Return every line of the material exactly.

━━━ SUPPLIED DATA

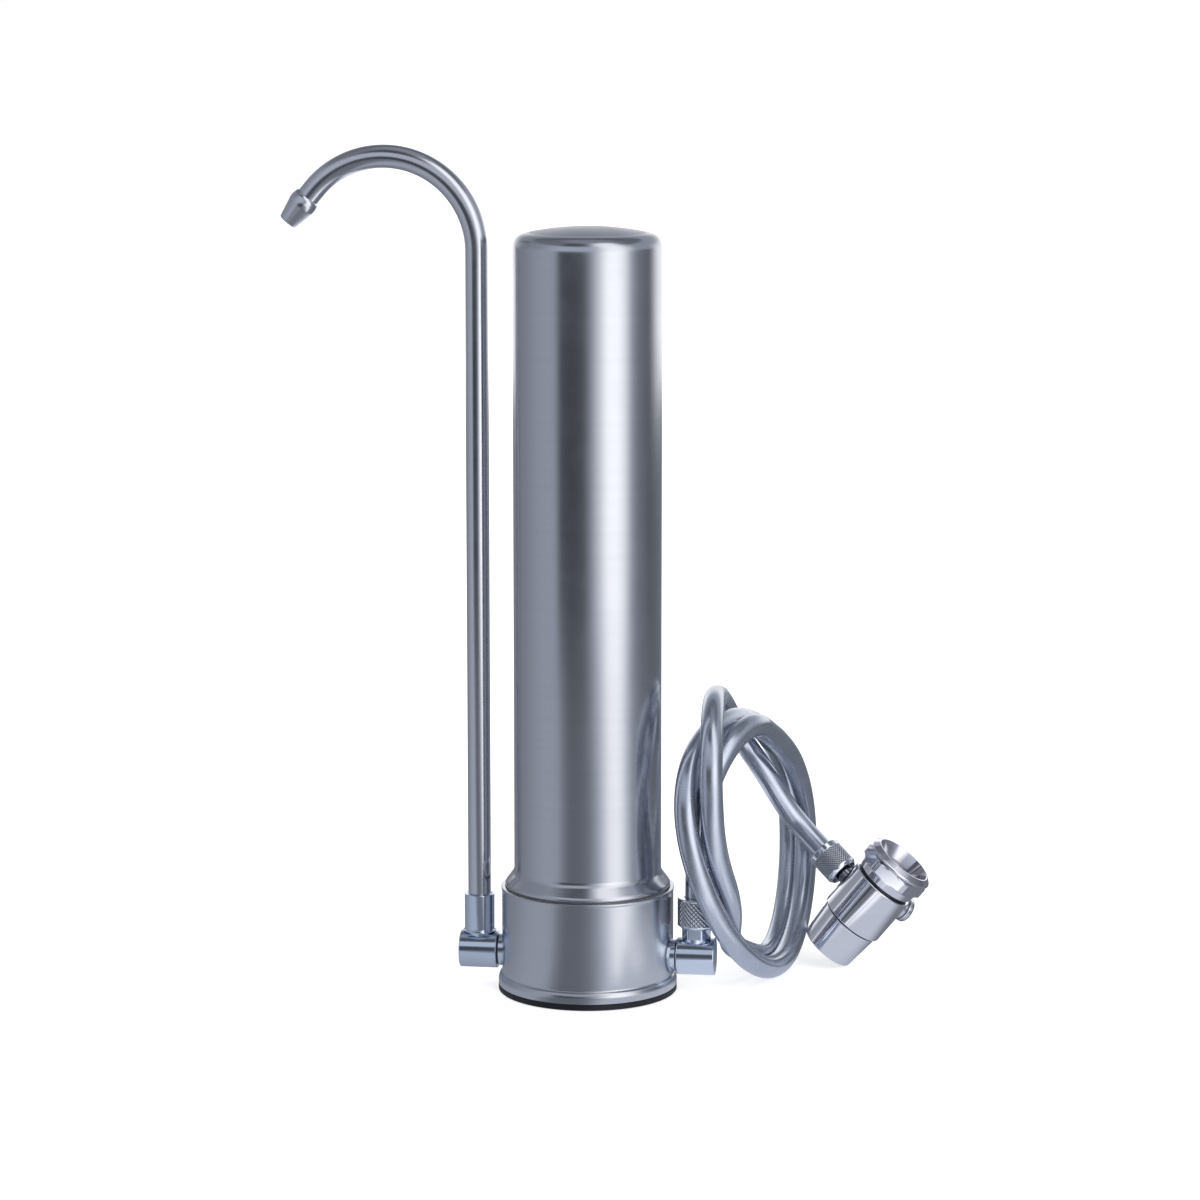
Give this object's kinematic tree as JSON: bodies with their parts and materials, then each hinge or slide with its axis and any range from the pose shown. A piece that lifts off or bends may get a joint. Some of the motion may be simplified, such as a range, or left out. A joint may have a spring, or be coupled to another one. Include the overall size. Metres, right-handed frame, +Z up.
{
  "type": "countertop water filter",
  "caption": "Countertop water filter: domed steel housing on a base cup, swivelling gooseneck spout, and a coiled hose that ends in a faucet diverter valve.",
  "frame": {"origin": "centre of the foot's underside, on the surface it stands on", "axes": "+Z up along the housing, +X towards the inlet fitting and hose, -X towards the spout, +Y towards the back"},
  "size_m": [0.2788, 0.138, 0.3668],
  "materials": {
    "foot_rubber": "matt black",
    "cup_steel": "finely brushed",
    "shell_steel": "finely brushed round the housing",
    "ring_steel": "machined",
    "screw_steel": "plain",
    "base_plastic": "white, matt",
    "seal_rubber": "matt black",
    "slip_plastic": "white, waxy",
    "candle_ceramic": "fine, unglazed",
    "candle_plastic": "white, matt",
    "carbon": "black, granular",
    "fitting_chrome": "polished",
    "spout_steel": "satin polished",
    "nut_chrome": "polished, knurled",
    "hose_skin": "satin silver grey",
    "brass_inner": "plain turned",
    "valve_chrome": "polished",
    "valve_dark": "polished, darker",
    "aerator_plastic": "white, matt",
    "screen_steel": "perforated",
    "nozzle_satin": "satin"
  },
  "bodies": {
    "root": {"foot_pad": "foot_rubber", "base_cup": "cup_steel", "base_manifold": "base_plastic", "base_screws": "screw_steel", "outlet_elbow": "fitting_chrome", "outlet_seal": "seal_rubber", "spout_socket": "fitting_chrome", "spout_orings": "seal_rubber", "inlet_elbow": "fitting_chrome", "inlet_seal": "seal_rubber", "inlet_stub": "fitting_chrome", "inlet_olive": "brass_inner", "inlet_ferrule": "brass_inner", "hose_riser": "hose_skin", "hose_coil": "hose_skin", "hose_end_run": "hose_skin", "valve_ferrule": "brass_inner", "valve_olive": "brass_inner", "valve_stub": "valve_dark", "valve_body": "valve_chrome", "valve_sleeve": "valve_chrome", "aerator_insert": "aerator_plastic", "aerator_screen": "screen_steel", "knob_gland": "valve_dark", "swivel_clip": "brass_inner"},
    "spout": {"spout_tube": "spout_steel", "spout_nozzle": "nozzle_satin"},
    "candle": {"candle_washer": "seal_rubber", "candle_mount": "candle_plastic", "ceramic_candle": "candle_ceramic", "carbon_core": "carbon"},
    "gasket": {"housing_gasket": "seal_rubber"},
    "slip_ring": {"slip_ring": "slip_plastic"},
    "housing": {"housing_shell": "shell_steel", "housing_thread_ring": "ring_steel"},
    "inlet_nut": {"inlet_nut": "nut_chrome"},
    "valve_nut": {"valve_nut": "nut_chrome"},
    "faucet": {"swivel_nut": "valve_chrome", "faucet_adapter": "valve_chrome", "faucet_washer": "seal_rubber", "inlet_screen": "screen_steel"},
    "diverter": {"diverter_spool": "brass_inner", "spool_seal": "seal_rubber", "diverter_knob": "valve_chrome"}
  },
  "joints": [
    {"name": "spout_swivel", "type": "hinge", "parent": "root", "child": "spout", "pos_m": [-0.0478, 0, 0.03], "axis": [0, 0, 1], "continuous": true},
    {"name": "candle_lift", "type": "slide", "parent": "root", "child": "candle", "axis": [0, 0, 1], "range_m": [0, 0.04]},
    {"name": "housing_lift", "type": "slide", "parent": "root", "child": "gasket", "axis": [0, 0, 1], "range_m": [0, 0.32]},
    {"name": "thread_rise", "type": "slide", "parent": "gasket", "child": "slip_ring", "axis": [0, 0, 1], "range_m": [0, 0.01251]},
    {"name": "housing_unscrew", "type": "hinge", "parent": "slip_ring", "child": "housing", "pos_m": [0, 0, 0.05], "axis": [0, 0, 1], "range_deg": [0, 1800]},
    {"name": "inlet_nut_turn", "type": "hinge", "parent": "root", "child": "inlet_nut", "pos_m": [0.0478, 0, 0.035], "axis": [0, 0, 1], "continuous": true},
    {"name": "valve_nut_turn", "type": "hinge", "parent": "root", "child": "valve_nut", "pos_m": [0.10272, 0.06305, 0.04478], "axis": [-0.6892, 0.4106, 0.597], "continuous": true},
    {"name": "faucet_swivel", "type": "hinge", "parent": "root", "child": "faucet", "pos_m": [0.12677, 0.05226, 0.03976], "axis": [0.6258, -0.078, 0.776], "continuous": true},
    {"name": "diverter_pull", "type": "slide", "parent": "root", "child": "diverter", "axis": [0.7227, 0.432, -0.5395], "range_m": [0, 0.004]}
  ],
  "couplings": [
    {"joint": "thread_rise", "follows": "housing_unscrew", "m_per_rad": 0.00039789}
  ]
}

━━━━━━

__WRITTEN REPLY__
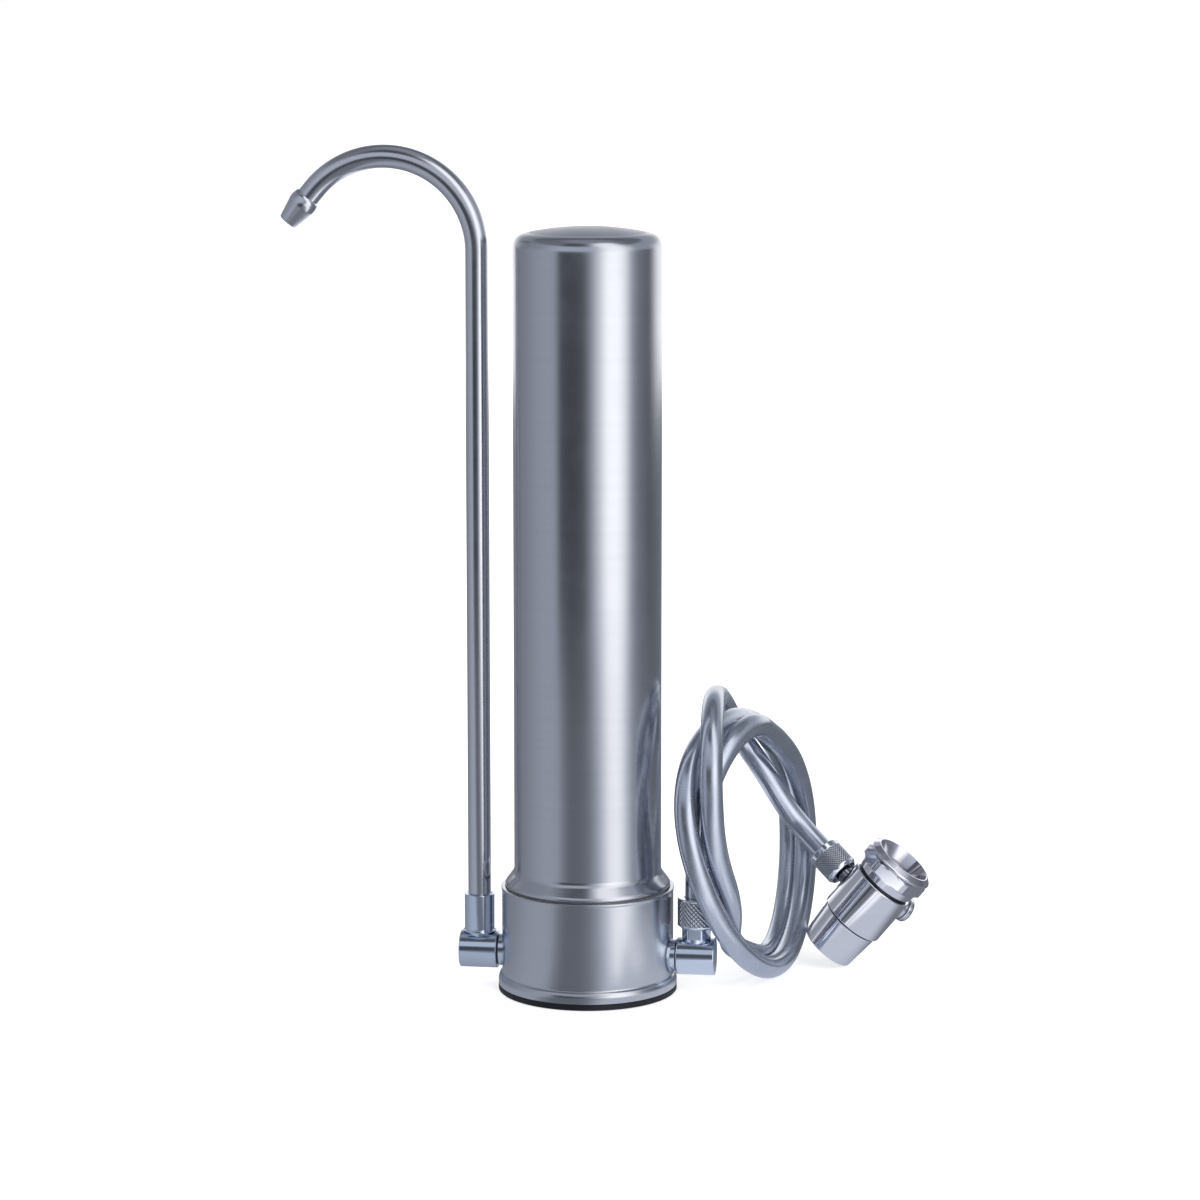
Give this object's kinematic tree as JSON: bodies with their parts and materials, then each hinge or slide with its axis and any range from the pose shown. A piece that lifts off or bends may get a joint. Some of the motion may be simplified, such as a range, or left out. A joint may have a spring, or be coupled to another one. Include the overall size. Metres, right-handed frame, +Z up.
{
  "type": "countertop water filter",
  "caption": "Countertop water filter: domed steel housing on a base cup, swivelling gooseneck spout, and a coiled hose that ends in a faucet diverter valve.",
  "frame": {"origin": "centre of the foot's underside, on the surface it stands on", "axes": "+Z up along the housing, +X towards the inlet fitting and hose, -X towards the spout, +Y towards the back"},
  "size_m": [0.2788, 0.138, 0.3668],
  "materials": {
    "foot_rubber": "matt black",
    "cup_steel": "finely brushed",
    "shell_steel": "finely brushed round the housing",
    "ring_steel": "machined",
    "screw_steel": "plain",
    "base_plastic": "white, matt",
    "seal_rubber": "matt black",
    "slip_plastic": "white, waxy",
    "candle_ceramic": "fine, unglazed",
    "candle_plastic": "white, matt",
    "carbon": "black, granular",
    "fitting_chrome": "polished",
    "spout_steel": "satin polished",
    "nut_chrome": "polished, knurled",
    "hose_skin": "satin silver grey",
    "brass_inner": "plain turned",
    "valve_chrome": "polished",
    "valve_dark": "polished, darker",
    "aerator_plastic": "white, matt",
    "screen_steel": "perforated",
    "nozzle_satin": "satin"
  },
  "bodies": {
    "root": {"foot_pad": "foot_rubber", "base_cup": "cup_steel", "base_manifold": "base_plastic", "base_screws": "screw_steel", "outlet_elbow": "fitting_chrome", "outlet_seal": "seal_rubber", "spout_socket": "fitting_chrome", "spout_orings": "seal_rubber", "inlet_elbow": "fitting_chrome", "inlet_seal": "seal_rubber", "inlet_stub": "fitting_chrome", "inlet_olive": "brass_inner", "inlet_ferrule": "brass_inner", "hose_riser": "hose_skin", "hose_coil": "hose_skin", "hose_end_run": "hose_skin", "valve_ferrule": "brass_inner", "valve_olive": "brass_inner", "valve_stub": "valve_dark", "valve_body": "valve_chrome", "valve_sleeve": "valve_chrome", "aerator_insert": "aerator_plastic", "aerator_screen": "screen_steel", "knob_gland": "valve_dark", "swivel_clip": "brass_inner"},
    "spout": {"spout_tube": "spout_steel", "spout_nozzle": "nozzle_satin"},
    "candle": {"candle_washer": "seal_rubber", "candle_mount": "candle_plastic", "ceramic_candle": "candle_ceramic", "carbon_core": "carbon"},
    "gasket": {"housing_gasket": "seal_rubber"},
    "slip_ring": {"slip_ring": "slip_plastic"},
    "housing": {"housing_shell": "shell_steel", "housing_thread_ring": "ring_steel"},
    "inlet_nut": {"inlet_nut": "nut_chrome"},
    "valve_nut": {"valve_nut": "nut_chrome"},
    "faucet": {"swivel_nut": "valve_chrome", "faucet_adapter": "valve_chrome", "faucet_washer": "seal_rubber", "inlet_screen": "screen_steel"},
    "diverter": {"diverter_spool": "brass_inner", "spool_seal": "seal_rubber", "diverter_knob": "valve_chrome"}
  },
  "joints": [
    {"name": "spout_swivel", "type": "hinge", "parent": "root", "child": "spout", "pos_m": [-0.0478, 0, 0.03], "axis": [0, 0, 1], "continuous": true},
    {"name": "candle_lift", "type": "slide", "parent": "root", "child": "candle", "axis": [0, 0, 1], "range_m": [0, 0.04]},
    {"name": "housing_lift", "type": "slide", "parent": "root", "child": "gasket", "axis": [0, 0, 1], "range_m": [0, 0.32]},
    {"name": "thread_rise", "type": "slide", "parent": "gasket", "child": "slip_ring", "axis": [0, 0, 1], "range_m": [0, 0.01251]},
    {"name": "housing_unscrew", "type": "hinge", "parent": "slip_ring", "child": "housing", "pos_m": [0, 0, 0.05], "axis": [0, 0, 1], "range_deg": [0, 1800]},
    {"name": "inlet_nut_turn", "type": "hinge", "parent": "root", "child": "inlet_nut", "pos_m": [0.0478, 0, 0.035], "axis": [0, 0, 1], "continuous": true},
    {"name": "valve_nut_turn", "type": "hinge", "parent": "root", "child": "valve_nut", "pos_m": [0.10272, 0.06305, 0.04478], "axis": [-0.6892, 0.4106, 0.597], "continuous": true},
    {"name": "faucet_swivel", "type": "hinge", "parent": "root", "child": "faucet", "pos_m": [0.12677, 0.05226, 0.03976], "axis": [0.6258, -0.078, 0.776], "continuous": true},
    {"name": "diverter_pull", "type": "slide", "parent": "root", "child": "diverter", "axis": [0.7227, 0.432, -0.5395], "range_m": [0, 0.004]}
  ],
  "couplings": [
    {"joint": "thread_rise", "follows": "housing_unscrew", "m_per_rad": 0.00039789}
  ]
}